Comment 2 Israel Pinto 2019-05-05 14:20:40 UTC
(In reply to Yanir Quinn from comment #1)
> As a first step for node maintenance operator we hard coded the
> kubevirt.io/drain:NoSchedule taint to be added.
> We want to enhance the behaviour to add taints and labels to the CRD see:
> https://github.com/kubevirt/node-maintenance-operator/issues/13

Yanir, 
It part of the this release I understand. But how it handle via UI?
And do we document it for this version?

Comment 3 Fabian Deutsch 2019-05-06 11:40:57 UTC
I think this is not a bug.

We speak about two components here:
(1) Maintenance Operator
(2) KubeVirt

This bug is about the taint key that (2) is listening for.

And if (1) is used, then it's clear that (2) needs to be configured to listen for the key that (1) is setting.

And it is obvious that if (2) is configured wrongly, then it will ont work if (1) is used.

Denys, why do you consider this bug to be a bug?

Comment 4 Israel Pinto 2019-05-06 12:01:25 UTC
(In reply to Fabian Deutsch from comment #3)
> I think this is not a bug.
> 
> We speak about two components here:
> (1) Maintenance Operator
> (2) KubeVirt
> 
> This bug is about the taint key that (2) is listening for.
> 
> And if (1) is used, then it's clear that (2) needs to be configured to
> listen for the key that (1) is setting.
> 
> And it is obvious that if (2) is configured wrongly, then it will ont work
> if (1) is used.
> 
> Denys, why do you consider this bug to be a bug?

It answer partial me question to Yanir. It will not run standalone, customer will be use from UI, or will use both components.
Just be sure, is it documented ?

Denys, any other issue here?

Comment 5 Fabian Deutsch 2019-05-06 12:51:54 UTC
HCO is responsible for configuring the components to work correctly (if any configuration is necessary).

Thus: If HCO i sused for deployment,t hen all comonents should work together.
It is _not_ expected that they work together if they are deployed individually.

In that sense: If KubeVirt is deployed by itself / standalone, then it is not expected to work with Node Maintenance Controller out of the box. (Although in this case it might be the case).

Comment 7 Fabian Deutsch 2019-05-06 14:45:10 UTC
Changing the kubevirt-config is like changing any other config file in linux: If you mess it up, then your system will likely fall apart.
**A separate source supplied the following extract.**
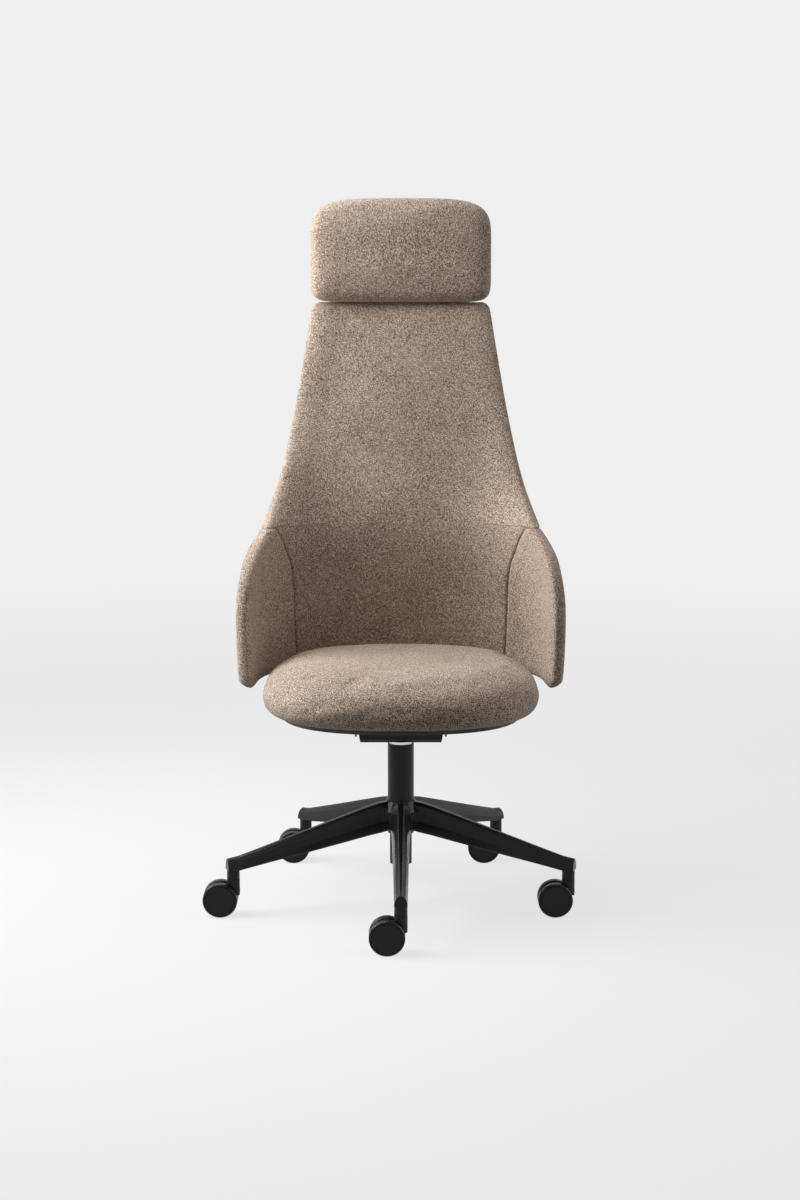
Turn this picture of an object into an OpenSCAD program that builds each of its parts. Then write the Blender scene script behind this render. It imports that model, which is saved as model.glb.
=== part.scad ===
// Executive office chair with a high upholstered shell back, side wings, a
// height-adjustable headrest, a reclining mechanism, a gas lift and a
// five-star base on twin-wheel casters.
// Front is -Y, up is +Z, and the origin is on the floor under the column.

/* [Casters] */
// Diameter of a caster wheel
wheel_d = 65; // [60:1:70]
// Width of one wheel
wheel_w = 16.5; // [14:0.5:18]
// Gap between the two wheels of a caster
wheel_gap = 9; // [8:0.5:11]
// Distance from the stem's axis to the wheels' axle
caster_trail = 24.5; // [22:0.5:27]
// Diameter of the caster's neck
neck_d = 24; // [22:0.5:26]
// Diameter of the caster's stem
stem_d = 11; // [10:0.5:12]
// Diameter of the wheels' axle
wheel_axle_d = 6; // [5:0.5:8]
// Depth of the soft tread on a wheel
tread_t = 4.5; // [3:0.5:6]

/* [Star base] */
// Radius of the circle through the caster stems
stem_circle_r = 330.5; // [310:1:350]
// Height of the legs' top edge at the column
leg_top_z = 197; // [185:1:205]
// Height of the legs' top edge at the tip
tip_top_z = 110; // [106:1:120]
// Height of the legs' underside at the hub
leg_under_z = 140; // [134:1:148]
// Height of the legs' underside at the tip
tip_under_z = 88; // [85:1:92]
// Height of the caster socket's bottom face
socket_z = 71; // [70:0.5:75]
// Width of a leg's bottom near the hub
leg_root_w = 35; // [32:1:38]
// Width of a leg's bottom at the tip
leg_tip_w = 24; // [24:1:28]
// Depth of the caster stem's socket
socket_depth = 32; // [26:1:33]

/* [Column] */
// Outer diameter of the column tube
column_d = 50; // [48:0.5:52]
// Diameter of the tube's narrow lower end
column_foot_d = 42; // [40:0.5:44]
// Wall of the column tube
column_wall = 2; // [1.5:0.25:2.5]
// Height of the column tube's top edge
column_top_z = 308.6; // [304:0.2:309]
// Height of the column tube's bottom edge
column_bottom_z = 73.5; // [72:0.5:76]
// Diameter of the gas cylinder
cylinder_d = 28; // [27:0.5:30]
// Wall of the gas cylinder
cylinder_wall = 1.5; // [1:0.25:2]
// Diameter of the piston rod
rod_d = 10; // [9:0.5:11]
// Travel of the seat height
lift_travel = 100; // [80:5:110]
// Diameter of the bright collar on the column
collar_d = 45.5; // [43:0.5:47]
// Height of the bright collar
collar_h = 5; // [3:0.5:6]

/* [Mechanism] */
// Width of the housing at its top
housing_w = 161; // [157:1:163]
// Height of the housing's bottom face
housing_z = 332; // [330:0.5:334]
// Height of the housing's top edge at the front
housing_front_z = 384; // [380:0.5:386]
// Height of the housing's top edge at the rear
housing_rear_z = 366; // [362:0.5:367]
// Distance from the column's axis to the housing's rear end
housing_rear = 88; // [84:1:90]
// Wall of the housing
housing_wall = 4; // [3:0.25:5]
// Height of the seat's front axle
front_axle_z = 360; // [358:0.5:362]
// Diameter of the seat's front axle
front_axle_d = 10; // [8:0.5:11]
// Distance of the back's main axle behind the column's axis
main_axle_y = 55; // [53:0.5:57]
// Height of the back's main axle
main_axle_z = 357; // [355:0.5:359]
// Diameter of the back's main axle
main_axle_d = 12; // [10:0.5:13]
// Distance of the link pin behind the column's axis
link_y = 150; // [146:1:154]
// Diameter of the link pin
link_pin_d = 8; // [7:0.5:9]
// Wire of the recline spring
spring_wire_d = 5; // [4:0.25:5.5]
// Turns of each half of the recline spring
spring_turns = 4; // [3:1:4]
// Reach of the height lever from the column's axis
height_lever_x = 172; // [160:1:178]
// Reach of the lock lever from the column's axis
lock_lever_x = 165; // [150:1:170]

/* [Seat] */
// Width of the seat cushion
seat_w = 521; // [500:1:535]
// Length of the seat cushion
seat_l = 477; // [460:1:478]
// Distance of the cushion's rear edge behind the column's axis
seat_rear = 215; // [207:1:217]
// Height of the cushion's bottom edge
seat_bottom_z = 381.6; // [380:0.2:383]
// Thickness of the cushion at its crown
seat_t = 94; // [84:1:100]
// Height of the under-pan's bottom face
pan_z = 368; // [367:0.5:372]
// Wall of the under-pan
pan_wall = 2.5; // [2:0.25:3]
// Thickness of the seat board
board_t = 8; // [7:0.5:10]
// Height of the seat plate's underside
plate_z = 398; // [397:0.5:400]
// Thickness of the seat plate
plate_t = 2.5; // [2:0.25:3]

/* [Back] */
// Height of the shell's lower edge
shell_bottom_z = 417; // [415:1:425]
// Height of the shell's top edge
shell_top_z = 1134.5; // [1110:0.5:1136]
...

In that sense: Customers can edit the file, but they should be knowing what they are doing.

lubevirt-config is the config file of KubeVirt, thus any other compoennt is free rto read it as well, but it's not intended that it's configuring another component.

Comment 8 Denys Shchedrivyi 2019-05-06 14:59:42 UTC
If I changed nodeDrainTaintKey in kubevirt-config - I want to be able to run maintenance with new configuration. Otherwise, I can't use this option because it leads to non working environment.
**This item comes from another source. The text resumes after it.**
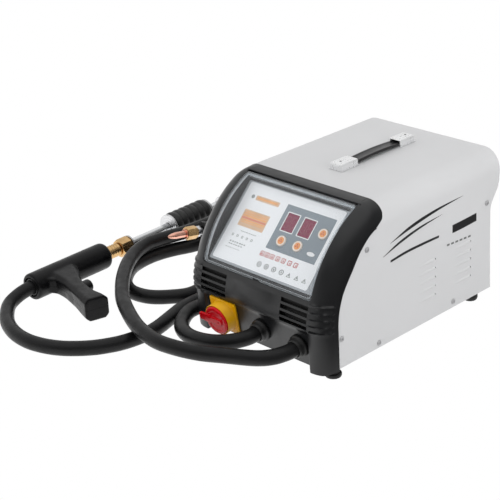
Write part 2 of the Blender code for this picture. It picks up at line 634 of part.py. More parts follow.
# (x, y, z) of each lead's middle line, from the gland to its tool
GUN_LEAD = [
    (0.0945, -0.052, 0.0445), (0.0855, -0.0735, 0.0430), (0.0660, -0.0935, 0.0420),
    (0.0240, -0.1170, OVER), (-0.0230, -0.1420, OVER), (-0.0790, -0.1565, OVER),
    (-0.1210, -0.1560, OVER), (-0.1800, -0.1390, OVER), (-0.2560, -0.1000, OVER),
    (-0.3010, -0.0670, OVER), (-0.3430, -0.0290, OVER), (-0.3820, 0.0150, OVER),
    (-0.4080, 0.0560, OVER), (-0.4200, 0.0920, OVER), (-0.4200, 0.1160, OVER),
    (-0.4150, 0.1450, OVER), (-0.4070, 0.1800, OVER), (-0.4040, 0.2200, OVER),
    (-0.4030, 0.2650, OVER), (-0.3970, 0.3100, OVER), (-0.3800, 0.3520, 0.0385),
    (-0.3500, 0.3800, 0.0320), (-0.3100, 0.3870, 0.0240), (-0.2730, 0.3720, 0.0160),
    (-0.2500, 0.3350, LOW), (-0.2390, 0.2800, LOW), (-0.2365, 0.2000, LOW),
    (-0.2365, 0.1200, LOW), (-0.2365, 0.0650, LOW), (-0.2390, 0.0330, LOW),
    (-0.2584, 0.0059, LOW), (-0.2799, -0.0137, LOW), (-0.3030, -0.0230, LOW),
    (-0.3273, -0.0242, LOW), (-0.3509, -0.0162, LOW), (-0.3726, -0.0020, LOW),
    (-0.3925, 0.0190, LOW), (-0.4092, 0.0450, LOW), (-0.4175, 0.0730, LOW),
    (-0.4200, 0.1000, LOW), (-0.4170, 0.1280, LOW), (-0.4090, 0.1560, LOW),
    (-0.3960, 0.1880, LOW), (-0.3880, 0.2350, LOW), (-0.3920, 0.2850, LOW),
    (-0.3990, 0.3300, LOW), (-0.3940, 0.3700, LOW), (-0.3700, 0.4020, LOW),
    (-0.3200, 0.4180, LOW), (-0.2620, 0.4120, LOW), (-0.2260, 0.3820, LOW),
    (-0.2100, 0.3300, LOW), (-0.2070, 0.2500, LOW), (-0.2070, 0.1500, LOW),
    (-0.2070, 0.0700, LOW), (-0.2070, 0.0140, LOW), (-0.2040, -0.0150, LOW),
    (-0.1950, -0.0450, LOW), (-0.1830, -0.0850, LOW), (-0.1790, -0.1150, LOW),
    (-0.1840, -0.1560, LOW), (-0.1950, -0.1850, LOW), (-0.2130, -0.2130, LOW),
    (-0.2383, -0.2374, LOW), (-0.2607, -0.2521, LOW), (-0.2874, -0.2625, LOW),
    (-0.3180, -0.2680, LOW), (-0.3560, -0.2650, LOW), (-0.3950, -0.2520, LOW),
    (-0.4280, -0.2315, LOW + 0.0005), (-0.4550, -0.2060, 0.0160), (-0.4636, -0.1800, 0.0215),
    (-0.4641, -0.1600, 0.0255), (-0.4647, -0.1490, 0.0262), (-0.4656, -0.1290, 0.0262),
    (-0.4665, -0.1090, 0.0262),
]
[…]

Comment 10 Fabian Deutsch 2019-05-06 15:05:46 UTC
Again: This is a config file, it is configured to have a working system, if a person is changing the configuratio, the it ca brake it. But that#s up to the perso, this is othig we ca prevet.
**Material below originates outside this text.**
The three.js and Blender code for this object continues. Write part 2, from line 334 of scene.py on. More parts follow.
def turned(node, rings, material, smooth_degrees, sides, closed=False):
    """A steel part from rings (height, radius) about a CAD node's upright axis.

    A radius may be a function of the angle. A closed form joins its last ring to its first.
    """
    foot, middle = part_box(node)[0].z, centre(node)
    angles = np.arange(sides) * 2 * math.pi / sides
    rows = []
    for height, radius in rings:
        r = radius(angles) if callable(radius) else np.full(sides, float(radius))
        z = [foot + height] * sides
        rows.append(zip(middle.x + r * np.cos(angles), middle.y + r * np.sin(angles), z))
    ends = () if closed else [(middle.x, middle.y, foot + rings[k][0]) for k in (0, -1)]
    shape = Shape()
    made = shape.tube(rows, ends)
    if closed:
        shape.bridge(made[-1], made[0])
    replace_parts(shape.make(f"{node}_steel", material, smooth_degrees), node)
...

If you chage a cro path, the you can not expect that systemd is picking up this new path.
Applied to this situatio: if you change the "kubevirt watch taint", the you can not expect that node maintenance controller is picking up this new taint.

It's two components (kubevirt and node maintenance controller) and one is configurable (kubevirt) th eother is not (yet) (node maintenance controller).
If you break the configuration it is your fault.

We take guarantee that the shipped configuration is working.

Comment 11 Fabian Deutsch 2019-05-06 15:06:25 UTC
HCO is th component which can detect a wrong configuration between KubeVirt and NodeMaintenance operator.